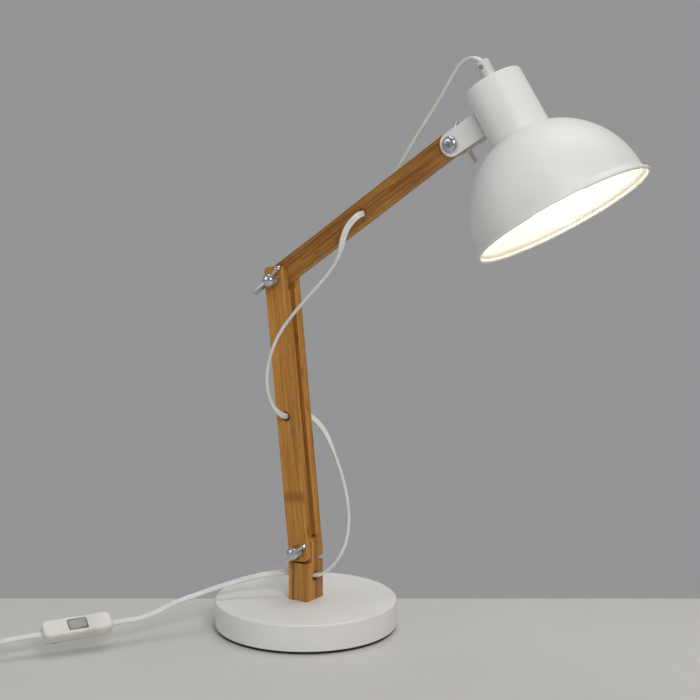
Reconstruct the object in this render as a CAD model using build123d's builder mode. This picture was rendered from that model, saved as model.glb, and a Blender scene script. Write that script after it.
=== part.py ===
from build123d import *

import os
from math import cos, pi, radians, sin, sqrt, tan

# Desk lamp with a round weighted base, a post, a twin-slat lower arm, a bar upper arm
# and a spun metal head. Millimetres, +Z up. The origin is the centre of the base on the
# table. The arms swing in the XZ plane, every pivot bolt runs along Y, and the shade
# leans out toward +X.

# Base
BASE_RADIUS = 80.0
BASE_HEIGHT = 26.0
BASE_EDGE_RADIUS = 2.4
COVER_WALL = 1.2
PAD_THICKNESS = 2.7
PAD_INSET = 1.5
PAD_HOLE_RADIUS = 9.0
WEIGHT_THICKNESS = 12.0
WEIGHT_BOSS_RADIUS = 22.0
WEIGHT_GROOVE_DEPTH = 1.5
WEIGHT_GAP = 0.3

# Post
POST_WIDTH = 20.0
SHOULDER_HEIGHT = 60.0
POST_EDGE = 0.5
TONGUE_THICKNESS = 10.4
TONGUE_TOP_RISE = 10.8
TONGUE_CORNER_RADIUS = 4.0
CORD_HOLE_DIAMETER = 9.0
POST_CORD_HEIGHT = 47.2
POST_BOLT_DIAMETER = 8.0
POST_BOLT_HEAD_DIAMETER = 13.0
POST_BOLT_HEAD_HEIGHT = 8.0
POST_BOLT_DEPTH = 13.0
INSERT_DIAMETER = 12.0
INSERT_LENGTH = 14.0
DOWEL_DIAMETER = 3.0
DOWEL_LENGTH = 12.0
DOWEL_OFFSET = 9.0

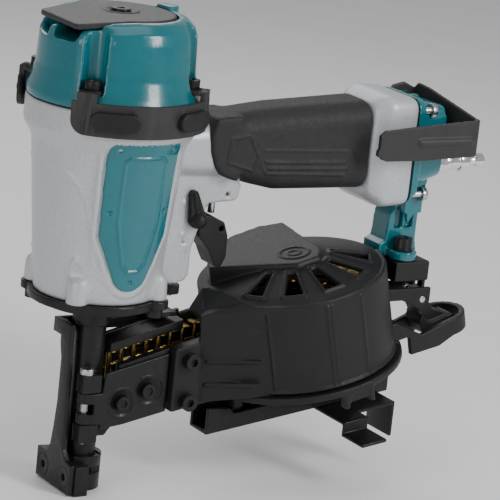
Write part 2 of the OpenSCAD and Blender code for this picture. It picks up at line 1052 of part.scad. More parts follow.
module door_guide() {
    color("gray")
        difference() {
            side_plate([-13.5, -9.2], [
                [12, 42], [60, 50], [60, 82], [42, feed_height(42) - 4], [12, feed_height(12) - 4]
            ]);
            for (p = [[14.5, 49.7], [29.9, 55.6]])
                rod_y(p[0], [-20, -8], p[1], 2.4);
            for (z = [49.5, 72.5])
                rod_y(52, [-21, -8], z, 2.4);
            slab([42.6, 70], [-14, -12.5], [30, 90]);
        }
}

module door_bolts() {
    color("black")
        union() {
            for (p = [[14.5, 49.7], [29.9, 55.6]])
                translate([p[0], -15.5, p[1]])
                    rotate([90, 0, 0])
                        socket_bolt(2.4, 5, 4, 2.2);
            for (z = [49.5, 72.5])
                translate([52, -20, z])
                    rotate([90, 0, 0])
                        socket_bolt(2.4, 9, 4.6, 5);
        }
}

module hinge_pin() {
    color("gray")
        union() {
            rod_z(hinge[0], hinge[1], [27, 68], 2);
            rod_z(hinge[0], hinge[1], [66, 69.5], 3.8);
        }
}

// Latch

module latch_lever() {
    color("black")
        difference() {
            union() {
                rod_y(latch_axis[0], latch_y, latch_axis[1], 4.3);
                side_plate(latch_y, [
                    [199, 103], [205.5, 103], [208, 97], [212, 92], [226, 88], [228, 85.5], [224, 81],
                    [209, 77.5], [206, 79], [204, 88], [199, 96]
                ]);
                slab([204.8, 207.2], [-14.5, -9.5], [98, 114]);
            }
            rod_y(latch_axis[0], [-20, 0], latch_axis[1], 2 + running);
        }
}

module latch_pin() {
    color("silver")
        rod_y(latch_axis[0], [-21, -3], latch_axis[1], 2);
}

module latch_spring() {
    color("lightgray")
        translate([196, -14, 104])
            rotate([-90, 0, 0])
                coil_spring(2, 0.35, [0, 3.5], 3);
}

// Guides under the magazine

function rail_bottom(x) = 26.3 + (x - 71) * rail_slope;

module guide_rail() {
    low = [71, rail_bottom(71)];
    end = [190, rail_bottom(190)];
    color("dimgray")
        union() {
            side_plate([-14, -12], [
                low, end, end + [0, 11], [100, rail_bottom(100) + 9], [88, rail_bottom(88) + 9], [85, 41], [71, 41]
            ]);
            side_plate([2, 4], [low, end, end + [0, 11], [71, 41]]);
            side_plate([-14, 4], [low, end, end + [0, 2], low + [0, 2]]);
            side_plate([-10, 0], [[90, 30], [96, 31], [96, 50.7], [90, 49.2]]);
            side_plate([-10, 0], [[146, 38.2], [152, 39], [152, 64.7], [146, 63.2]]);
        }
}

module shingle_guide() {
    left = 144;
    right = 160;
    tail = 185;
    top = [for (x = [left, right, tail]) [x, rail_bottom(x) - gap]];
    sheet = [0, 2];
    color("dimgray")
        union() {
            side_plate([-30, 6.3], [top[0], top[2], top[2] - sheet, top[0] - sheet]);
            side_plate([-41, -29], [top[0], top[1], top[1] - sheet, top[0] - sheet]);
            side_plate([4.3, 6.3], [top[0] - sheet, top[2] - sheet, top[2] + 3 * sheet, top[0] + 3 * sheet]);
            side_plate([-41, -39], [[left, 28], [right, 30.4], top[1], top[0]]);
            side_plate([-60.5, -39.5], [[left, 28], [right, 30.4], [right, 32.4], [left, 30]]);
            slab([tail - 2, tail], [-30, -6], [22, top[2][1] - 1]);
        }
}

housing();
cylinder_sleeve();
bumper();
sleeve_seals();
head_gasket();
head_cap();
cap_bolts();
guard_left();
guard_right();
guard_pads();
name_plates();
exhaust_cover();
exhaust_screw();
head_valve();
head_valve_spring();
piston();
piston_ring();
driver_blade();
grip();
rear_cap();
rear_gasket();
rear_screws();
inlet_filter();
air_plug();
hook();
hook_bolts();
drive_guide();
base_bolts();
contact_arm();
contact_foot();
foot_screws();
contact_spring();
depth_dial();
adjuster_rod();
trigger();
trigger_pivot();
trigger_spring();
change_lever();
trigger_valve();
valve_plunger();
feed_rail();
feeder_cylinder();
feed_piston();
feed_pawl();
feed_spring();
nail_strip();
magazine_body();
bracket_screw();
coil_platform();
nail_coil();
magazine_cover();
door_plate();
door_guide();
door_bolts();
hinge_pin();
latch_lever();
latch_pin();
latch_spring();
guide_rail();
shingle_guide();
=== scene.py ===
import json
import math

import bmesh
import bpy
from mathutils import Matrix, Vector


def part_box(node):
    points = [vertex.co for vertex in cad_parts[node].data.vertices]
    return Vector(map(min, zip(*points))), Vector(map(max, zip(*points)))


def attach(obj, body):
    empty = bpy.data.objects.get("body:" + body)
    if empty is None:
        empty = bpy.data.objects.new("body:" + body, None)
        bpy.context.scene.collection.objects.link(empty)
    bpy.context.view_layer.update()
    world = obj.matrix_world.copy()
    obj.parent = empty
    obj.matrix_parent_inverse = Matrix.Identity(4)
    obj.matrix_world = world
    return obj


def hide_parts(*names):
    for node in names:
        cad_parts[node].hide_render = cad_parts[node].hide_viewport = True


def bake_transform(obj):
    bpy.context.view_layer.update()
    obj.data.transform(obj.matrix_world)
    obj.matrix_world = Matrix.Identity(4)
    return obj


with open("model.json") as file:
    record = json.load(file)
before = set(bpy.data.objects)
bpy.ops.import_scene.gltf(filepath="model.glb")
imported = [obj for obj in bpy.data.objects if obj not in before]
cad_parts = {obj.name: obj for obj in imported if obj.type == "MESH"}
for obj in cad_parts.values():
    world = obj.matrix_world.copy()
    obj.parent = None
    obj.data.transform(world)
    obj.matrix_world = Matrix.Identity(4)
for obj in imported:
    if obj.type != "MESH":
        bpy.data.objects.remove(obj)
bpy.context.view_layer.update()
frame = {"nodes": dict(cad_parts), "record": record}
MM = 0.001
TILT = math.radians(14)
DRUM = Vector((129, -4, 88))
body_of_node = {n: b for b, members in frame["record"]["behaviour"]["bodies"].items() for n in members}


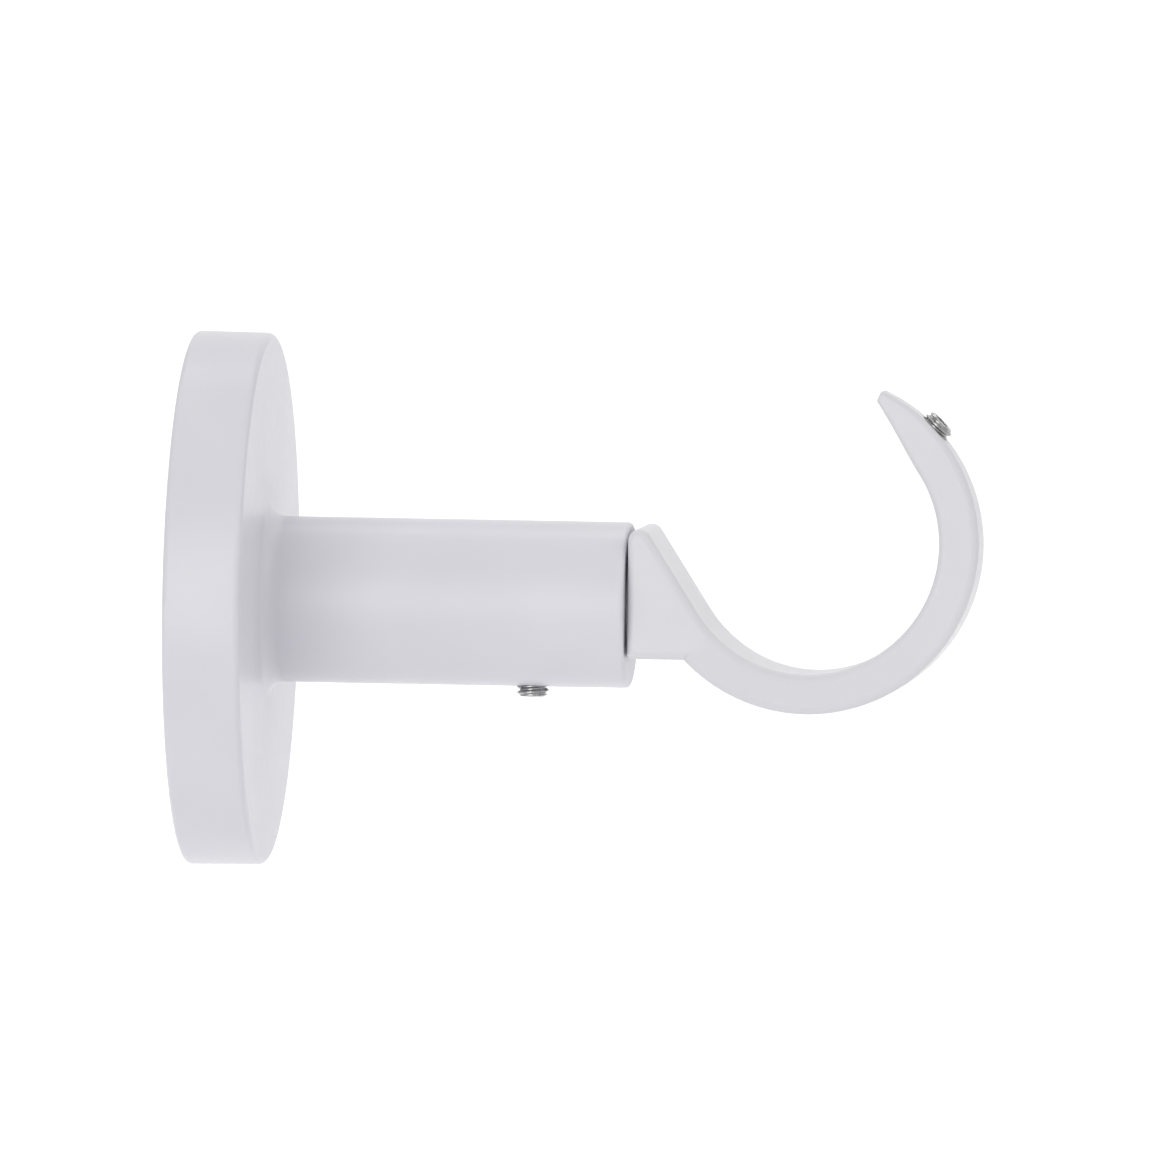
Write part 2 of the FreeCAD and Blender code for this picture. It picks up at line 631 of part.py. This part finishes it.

========================================

Exercise task:
State the count of lines with the word "before" in them, and write nothing else.

The output:
2